The Dutch doctor who euthanized a 74-year old dementia patient against her will and was exonerated of all charges gave a televised interview recently, in which she defended her actions as “for the best.”
The 2016 incident caused an uproar, in no small part because the doctor began the euthanization process by secretly drugging her patient’s coffee. The horror didn’t end there. When the patient woke up and resisted the lethal injection, now-retired geriatric specialist Marinou Arends asked a relative to hold her down so she could administer the fatal dose.
The patient had two previous directives stating she wanted to be euthanized “when the time was ripe,” but had explicitly declined to be euthanized three times leading up to her death. To Arends, however, ending the patient’s suffering was more important than doing what the patient said she wanted.
“Asking if she wanted to die [a fourth time] would only cause additional suffering,” Arends said, having judged the patient incapacitated enough that nothing she said could be taken seriously. As a doctor, she claimed also had “the authority to omit the question.”
Arends contends her patient was “sad,” “rebellious,” and “unhappy all day long. And that is another word for suffering.” “If I, as a doctor, have the opportunity to stop suffering, then I cannot abandon her,” she explained.
The appallingly permissive Dutch euthanasia law ensured Arends would be free from any legal consequences.

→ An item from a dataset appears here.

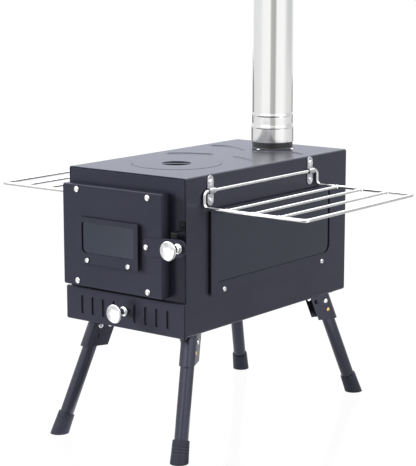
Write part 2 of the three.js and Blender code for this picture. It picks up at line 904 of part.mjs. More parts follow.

The doctor’s most disconcerting justification for killing her patient, however, is not in the letter of the law so much as the attitude guiding euthanasia laws further and further into openly state-sanctioned murder: unhappiness can be a kind of “unbearable suffering,” and doctors not only have the right, but the responsibility, to end it.
Arend’s decision to euthanize her patient against her will is entirely consistent with the belief on which modern legal euthanasia is based: evading suffering as the highest moral good, easily outweighing any qualms about the sanctity of human life. Euthanasia at the level of permissibility we see in The Netherlands is merely pursuit of the goal of limiting human suffering.
Autonomy, often perceived as the point of legal assisted suicide, is in fact a secondary consideration. Case in point: That this dementia-stricken woman wasn’t at least “somewhat capable,” as Arends alleges, of giving an “coherent” answer either way was all the more reason to kill her, not to let her live out of respect for her autonomy.
Arends’ patient was unhappy, by all reports. As Arends tells it, “When we drank tea she usually started to complain immediately how terrible it all was. That she couldn’t do it all anymore. And that she was so tired. She was always sad, sad, rebellious, restless.” Considering her complaints to other employees as well, Arends was convinced of this woman’s “very serious suffering.”
To most people, simply being unhappy is not a sufficient moral justification to kill oneself, and premeditatively killing someone else because she is unhappy is almost universally considered to be murder. Yet Arends can sit across from a reporter, fully exonerated, and explain her choice as a medical decision, not a murderous one.
The level of subjectivity involved in the decision is likely breath-taking to most Americans, but doctors in The Netherlands have broad discretion in determining whether patients are eligible to be euthanized. According to Nieuwsuur, Arends says it’s “essential” to take into account how the words are said, not just the words themselves.” “All three times [she declined euthanasia] it was hesitant, with an erring look of ‘yes, that is difficult’. That is the point of willpower. Someone must have a coherent, coherent opinion. And that patient was completely lacking.”
That supposedly incoherent opinion was, on three occasions, some iteration of “No, I don’t want that right now.” Yet Arends’ vast discretionary power allowed her to prioritize reducing suffering over bodily autonomy or the sanctity of life.
It’s not hard to see how her patient’s persistent unhappiness, or “suffering,” colored Arends’ perception of her refusals. She must be conflicted, of course. How could you say no and really believe it, if you are so unhappy, and if you had said long ago that you eventually want to be euthanized?
Arends’s defense of refusing to ask for consent right before euthanizing her patient clues us into her hierarchy of concerns: “Ask someone who is incapacitated and you will get an answer that comes from the emotion that exists at the time.” In other words, doctors can’t let a patient’s fear of death or “panic” outweigh what their unhappiness should otherwise push them to accept.
The Dutch Supreme Court ruled on this case that patients with advanced dementia, who are legally incompetent, can be euthanized according to advanced directives. Whether this cautions people against giving advanced consent ahead of dementia, knowing they are the mercy of their physician, remains to be seen.
But if being unhappy is “unbearable suffering,” then the expectation for people who’ve written advance directives, particularly the elderly and sick, is clear: Smile and don’t complain, or risk lethal injection.